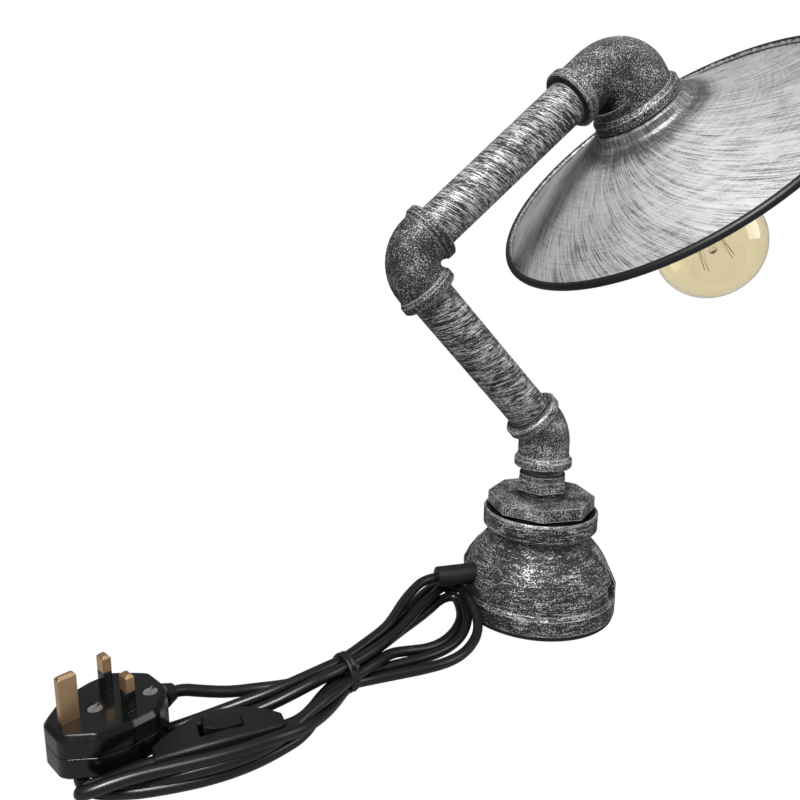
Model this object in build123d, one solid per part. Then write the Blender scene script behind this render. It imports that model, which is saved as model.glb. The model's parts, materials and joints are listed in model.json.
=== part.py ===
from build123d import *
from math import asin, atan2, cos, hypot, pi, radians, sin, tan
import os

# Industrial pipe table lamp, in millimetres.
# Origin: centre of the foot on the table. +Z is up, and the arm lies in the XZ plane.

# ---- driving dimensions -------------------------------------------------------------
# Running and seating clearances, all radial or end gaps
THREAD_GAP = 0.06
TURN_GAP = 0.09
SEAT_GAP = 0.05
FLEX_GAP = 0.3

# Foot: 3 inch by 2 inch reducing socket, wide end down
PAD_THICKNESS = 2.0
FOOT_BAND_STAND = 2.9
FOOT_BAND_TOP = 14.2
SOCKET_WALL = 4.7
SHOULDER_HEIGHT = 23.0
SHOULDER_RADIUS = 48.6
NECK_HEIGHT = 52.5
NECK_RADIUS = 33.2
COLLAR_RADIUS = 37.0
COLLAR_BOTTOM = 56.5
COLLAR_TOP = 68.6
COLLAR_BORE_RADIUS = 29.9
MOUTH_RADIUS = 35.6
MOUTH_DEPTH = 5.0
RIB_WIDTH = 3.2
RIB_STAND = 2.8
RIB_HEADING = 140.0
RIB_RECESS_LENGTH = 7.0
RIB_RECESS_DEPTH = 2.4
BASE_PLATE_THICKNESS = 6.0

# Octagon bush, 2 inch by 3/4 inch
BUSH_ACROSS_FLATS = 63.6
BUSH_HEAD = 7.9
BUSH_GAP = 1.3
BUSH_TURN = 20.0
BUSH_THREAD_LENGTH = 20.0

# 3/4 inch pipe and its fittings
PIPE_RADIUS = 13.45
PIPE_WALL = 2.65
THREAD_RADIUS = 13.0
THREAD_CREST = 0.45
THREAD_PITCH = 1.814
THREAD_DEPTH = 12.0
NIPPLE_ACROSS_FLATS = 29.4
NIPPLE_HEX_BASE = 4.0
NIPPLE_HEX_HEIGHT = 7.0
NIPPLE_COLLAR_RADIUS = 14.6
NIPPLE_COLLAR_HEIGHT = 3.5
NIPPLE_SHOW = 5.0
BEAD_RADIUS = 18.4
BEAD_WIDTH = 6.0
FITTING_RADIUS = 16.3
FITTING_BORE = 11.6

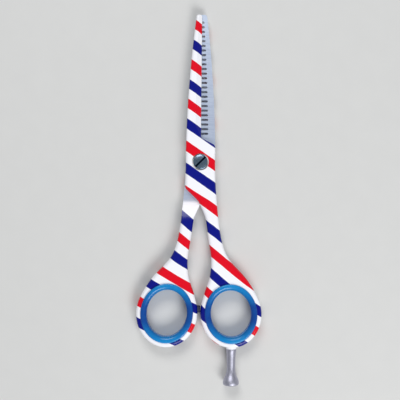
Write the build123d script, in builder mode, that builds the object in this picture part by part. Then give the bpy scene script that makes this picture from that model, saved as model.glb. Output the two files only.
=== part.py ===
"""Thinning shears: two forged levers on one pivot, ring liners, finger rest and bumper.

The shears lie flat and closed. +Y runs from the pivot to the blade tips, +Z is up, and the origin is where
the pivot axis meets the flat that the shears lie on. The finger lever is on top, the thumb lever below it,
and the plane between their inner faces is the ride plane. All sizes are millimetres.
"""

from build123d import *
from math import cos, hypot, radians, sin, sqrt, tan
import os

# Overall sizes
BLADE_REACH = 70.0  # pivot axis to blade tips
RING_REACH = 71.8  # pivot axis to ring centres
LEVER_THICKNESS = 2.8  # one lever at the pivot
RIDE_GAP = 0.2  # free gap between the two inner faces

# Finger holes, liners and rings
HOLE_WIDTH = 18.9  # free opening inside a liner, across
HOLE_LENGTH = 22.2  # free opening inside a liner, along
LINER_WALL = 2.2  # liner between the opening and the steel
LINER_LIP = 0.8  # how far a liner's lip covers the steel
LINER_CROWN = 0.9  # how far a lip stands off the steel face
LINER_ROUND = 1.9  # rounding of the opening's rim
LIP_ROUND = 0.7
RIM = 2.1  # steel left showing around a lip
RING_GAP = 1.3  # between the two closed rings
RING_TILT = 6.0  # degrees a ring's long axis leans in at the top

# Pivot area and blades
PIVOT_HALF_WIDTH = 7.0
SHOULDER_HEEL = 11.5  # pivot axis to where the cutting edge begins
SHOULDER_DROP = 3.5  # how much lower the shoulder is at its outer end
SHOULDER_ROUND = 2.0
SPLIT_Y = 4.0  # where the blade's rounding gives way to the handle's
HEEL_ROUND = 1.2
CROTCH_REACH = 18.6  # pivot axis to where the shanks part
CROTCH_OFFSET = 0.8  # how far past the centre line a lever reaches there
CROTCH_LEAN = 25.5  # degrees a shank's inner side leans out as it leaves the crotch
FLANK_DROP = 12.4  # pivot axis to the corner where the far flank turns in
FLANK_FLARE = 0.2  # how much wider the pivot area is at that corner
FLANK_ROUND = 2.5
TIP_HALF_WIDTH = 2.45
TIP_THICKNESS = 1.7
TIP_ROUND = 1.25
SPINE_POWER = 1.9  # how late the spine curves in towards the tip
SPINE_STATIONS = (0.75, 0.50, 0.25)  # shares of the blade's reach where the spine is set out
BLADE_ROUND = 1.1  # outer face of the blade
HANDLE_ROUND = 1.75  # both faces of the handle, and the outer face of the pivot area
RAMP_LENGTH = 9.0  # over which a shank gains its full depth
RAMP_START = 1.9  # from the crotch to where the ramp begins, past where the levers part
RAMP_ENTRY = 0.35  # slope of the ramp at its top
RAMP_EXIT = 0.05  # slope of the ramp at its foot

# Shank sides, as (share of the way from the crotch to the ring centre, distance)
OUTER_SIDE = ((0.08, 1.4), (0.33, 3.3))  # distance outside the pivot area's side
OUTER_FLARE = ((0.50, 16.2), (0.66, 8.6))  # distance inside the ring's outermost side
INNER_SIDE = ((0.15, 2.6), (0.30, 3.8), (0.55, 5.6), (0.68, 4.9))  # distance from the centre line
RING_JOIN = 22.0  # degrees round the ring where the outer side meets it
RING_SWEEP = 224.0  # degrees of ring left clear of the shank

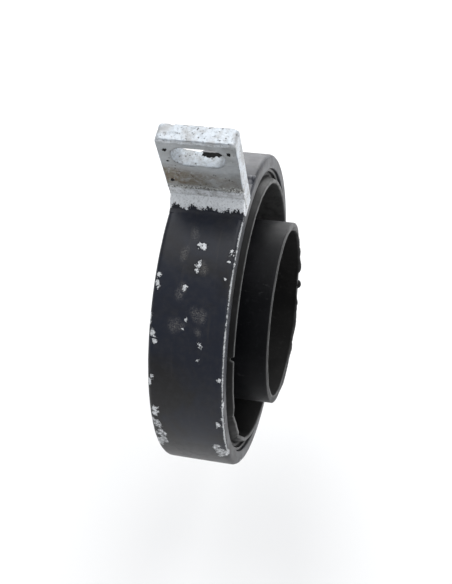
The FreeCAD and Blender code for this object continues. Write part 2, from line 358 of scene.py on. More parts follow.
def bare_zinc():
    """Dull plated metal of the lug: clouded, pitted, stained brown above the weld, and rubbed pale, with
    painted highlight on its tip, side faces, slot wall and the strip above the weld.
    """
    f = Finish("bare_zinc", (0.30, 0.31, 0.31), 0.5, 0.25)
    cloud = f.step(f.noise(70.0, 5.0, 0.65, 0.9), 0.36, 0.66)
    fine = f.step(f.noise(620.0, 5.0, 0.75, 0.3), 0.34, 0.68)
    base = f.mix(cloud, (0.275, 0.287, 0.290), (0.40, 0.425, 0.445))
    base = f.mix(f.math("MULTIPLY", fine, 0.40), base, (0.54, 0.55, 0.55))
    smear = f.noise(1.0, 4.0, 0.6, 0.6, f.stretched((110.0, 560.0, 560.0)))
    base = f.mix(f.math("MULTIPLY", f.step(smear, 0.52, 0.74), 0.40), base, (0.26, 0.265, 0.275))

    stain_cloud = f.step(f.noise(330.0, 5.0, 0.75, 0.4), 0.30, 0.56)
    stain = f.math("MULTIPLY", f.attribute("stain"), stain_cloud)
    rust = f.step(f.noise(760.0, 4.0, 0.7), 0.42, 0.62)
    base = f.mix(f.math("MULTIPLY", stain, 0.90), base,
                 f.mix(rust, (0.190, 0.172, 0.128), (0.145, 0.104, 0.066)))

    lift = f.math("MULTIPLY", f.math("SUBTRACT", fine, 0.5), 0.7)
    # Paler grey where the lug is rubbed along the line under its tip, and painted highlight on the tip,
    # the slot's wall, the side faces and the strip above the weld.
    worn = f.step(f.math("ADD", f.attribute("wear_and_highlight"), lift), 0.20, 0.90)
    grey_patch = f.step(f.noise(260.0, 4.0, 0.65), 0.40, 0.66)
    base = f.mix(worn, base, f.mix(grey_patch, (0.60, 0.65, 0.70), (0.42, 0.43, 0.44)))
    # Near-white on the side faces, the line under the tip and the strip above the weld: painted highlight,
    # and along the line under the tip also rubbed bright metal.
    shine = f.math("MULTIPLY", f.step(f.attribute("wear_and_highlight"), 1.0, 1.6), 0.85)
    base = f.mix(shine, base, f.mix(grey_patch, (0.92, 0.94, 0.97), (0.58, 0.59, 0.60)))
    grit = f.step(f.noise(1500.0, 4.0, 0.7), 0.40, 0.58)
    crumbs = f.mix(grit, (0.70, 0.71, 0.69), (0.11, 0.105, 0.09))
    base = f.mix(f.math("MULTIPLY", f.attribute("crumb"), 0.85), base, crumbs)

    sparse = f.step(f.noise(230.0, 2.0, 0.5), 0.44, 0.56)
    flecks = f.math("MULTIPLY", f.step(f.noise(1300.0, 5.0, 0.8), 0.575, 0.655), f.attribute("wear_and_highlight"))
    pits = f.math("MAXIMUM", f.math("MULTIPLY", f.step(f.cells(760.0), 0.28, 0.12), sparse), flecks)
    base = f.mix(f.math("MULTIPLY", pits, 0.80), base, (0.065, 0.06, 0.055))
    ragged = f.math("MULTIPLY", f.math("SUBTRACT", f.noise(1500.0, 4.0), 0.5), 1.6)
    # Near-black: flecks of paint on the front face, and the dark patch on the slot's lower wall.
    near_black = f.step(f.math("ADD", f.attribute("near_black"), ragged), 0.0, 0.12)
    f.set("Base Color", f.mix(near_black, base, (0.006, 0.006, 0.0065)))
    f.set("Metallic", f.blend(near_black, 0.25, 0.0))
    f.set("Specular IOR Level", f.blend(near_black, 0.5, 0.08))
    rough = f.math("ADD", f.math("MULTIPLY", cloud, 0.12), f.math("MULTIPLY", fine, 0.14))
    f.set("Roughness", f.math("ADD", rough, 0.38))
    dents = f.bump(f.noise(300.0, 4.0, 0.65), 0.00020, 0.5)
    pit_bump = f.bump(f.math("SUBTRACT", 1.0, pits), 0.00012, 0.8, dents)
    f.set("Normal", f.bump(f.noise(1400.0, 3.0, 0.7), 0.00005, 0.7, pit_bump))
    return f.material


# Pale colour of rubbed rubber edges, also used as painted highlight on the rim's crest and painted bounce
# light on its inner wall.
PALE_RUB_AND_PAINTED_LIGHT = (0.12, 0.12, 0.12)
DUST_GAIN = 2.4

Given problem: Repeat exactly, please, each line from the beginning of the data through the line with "FLEX_GAP = 0.3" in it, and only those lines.

Result of this exercise:
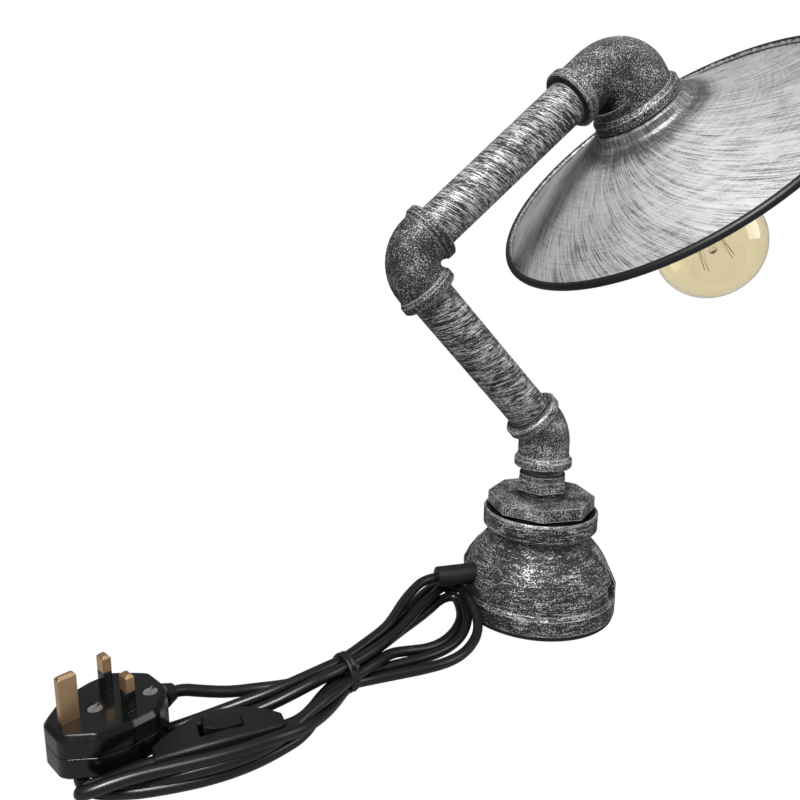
Model this object in build123d, one solid per part. Then write the Blender scene script behind this render. It imports that model, which is saved as model.glb. The model's parts, materials and joints are listed in model.json.
=== part.py ===
from build123d import *
from math import asin, atan2, cos, hypot, pi, radians, sin, tan
import os

# Industrial pipe table lamp, in millimetres.
# Origin: centre of the foot on the table. +Z is up, and the arm lies in the XZ plane.

# ---- driving dimensions -------------------------------------------------------------
# Running and seating clearances, all radial or end gaps
THREAD_GAP = 0.06
TURN_GAP = 0.09
SEAT_GAP = 0.05
FLEX_GAP = 0.3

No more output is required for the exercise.